10) Up front, senior defensive end Ade Ogundeji will lead the Irish in sacks, building on last year’s 4.5 but not reaching double digits. Frankly, the offseason devoid of practice reports or a Blue-Gold Game diminished this enthusiasm from its initial lofty placement within April’s (temporary) farewell column.

11) Fifth-year defensive end and captain Daelin Hayes may not match Ogundeji in taking down the opposing quarterbacks, though he will do so plenty on his own, but he will lead Notre Dame in other ways more profound.


Irish fifth-year defensive end Daelin Hayes and head coach Brian Kelly led Notre Dame on a Juneteenth Rally this summer at the peak of unrest throughout the country over systemic racial injustices. (University of Notre Dame)

“He started to find his voice before a lot of the turmoil we saw unfolding with the [death of George Floyd in Minneapolis] and many others in our country,” Irish head coach Brian Kelly said Thursday. “He spoke on mental health in an exclusive interview that he did for the University, which was articulate and introspective in some instances about student-athletes and the pressures that they have on a day-to-day basis. That allowed him to find his voice a little bit off the field.
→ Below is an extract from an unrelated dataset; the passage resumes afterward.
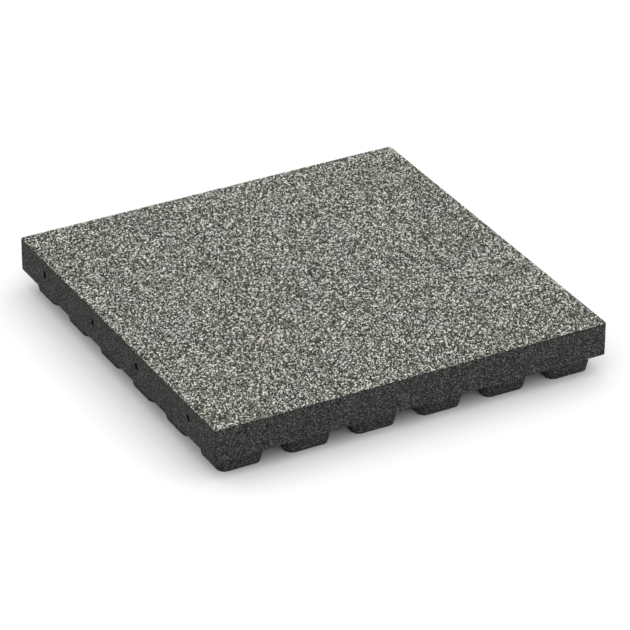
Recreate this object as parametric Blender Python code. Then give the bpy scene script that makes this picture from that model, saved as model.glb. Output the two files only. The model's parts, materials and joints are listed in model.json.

“Those two things, in particular, have set into action where he is today and obviously what he’s meant to our team and our (Juneteenth) rally and putting that together.”

12) Senior linebacker Drew White will once again lead Notre Dame in tackles, though Crawford and Owusu-Koramoah should make him earn it.

13) Given the press box will not be its usual convivial atmosphere ripe with junk food, yours truly will not begrudge the chance to pick up a dozen chicken wings late on Saturday nights after finishing up his work. Here’s looking at you, Wings Etc., and you, MacKenzie’s. If you know, you know.

14) Those wings will be delicious, but not as delicious as they would be if enjoyed while watching a late-night Hawaii game, one of the many lost luxuries in a season sans 53 FBS teams. With only 58.46 percent of the FBS playing, perhaps we should recognize only the top-15 in the polls.

15) Back to that Florida State threshold. It is repeatedly referenced not because of the Seminoles, and not as an insult to Duke, South Florida and Wake Forest, but because it follows an off week. The three lesser, at least on paper, opponents plus the idle week should create a chance for some Irish players to elongate their preseason prep. Such an approach will lead to junior receiver Braden Lenzy starting no later than Oct. 10, despite opening the season surprisingly second on the depth chart.

16) Notre Dame averaged an absurd 280.4 rushing yards per game, sacks adjusted, in 2017. That fell to 193.4 in 2018 before falling even further last year to 185.2 rushing yards per game. In Tommy Rees’ first year as offensive coordinator, the Irish will not return to 2017’s heights, but they will get closer to that than to 2018’s performance. By that math, Notre Dame will rush for more than 236.9 yards per game. For context, that would be the second-highest average since the Lou Holtz era, behind, obviously, 2017.

17) Junior tight end Tommy Tremble will match his four touchdowns from a year ago, though he will need more than 16 catches to do so. His offseason weight gain of nine pounds will help Tremble handle that additional usage.

18) Economic realities will lead to less coaching turnover in the 2021 offseason. There will be even less than that if the four conferences currently postponing their seasons do not end up playing. Since USC did not fire Clay Helton following 2019, it would be hard to justify doing so without a 2020 season.

Nonetheless, Irish defensive coordinator Clark Lea will be a hot commodity on the market, but as long as Vanderbilt remains financially-restrained and thus does not fire Derek Mason, it is unlikely Lea departs Notre Dame just yet. He has made it clear he prefers to be a head coach at an academic institution. This weekend’s opponent may be the greatest threat to luring him away from South Bend this offseason; Duke head coach David Cutcliffe is 65 years old and heading into year 13 with the Blue Devils.

19) Due to time constraints of this short turnaround, yours truly will not return to LaSalle Kitchen & Tavern until October, and even then it may be for only takeout, but it will happen, and it will be as delicious as ever. There might, shockingly, even be a drink involved. Fortunately, that tab to come was paid long ago.

20) The football season will not pass without this scribe fighting truck trouble. Go ahead and mark this prediction as correct already. Anybody have any ideas to get a pickup truck with a dead spot in its solenoid of the starter from a Wal-Mart parking lot to an auto shop without having to pay a towing fee?

That frustration will delay the following 20 predictions for another week. A drink is needed to quell the aggravation.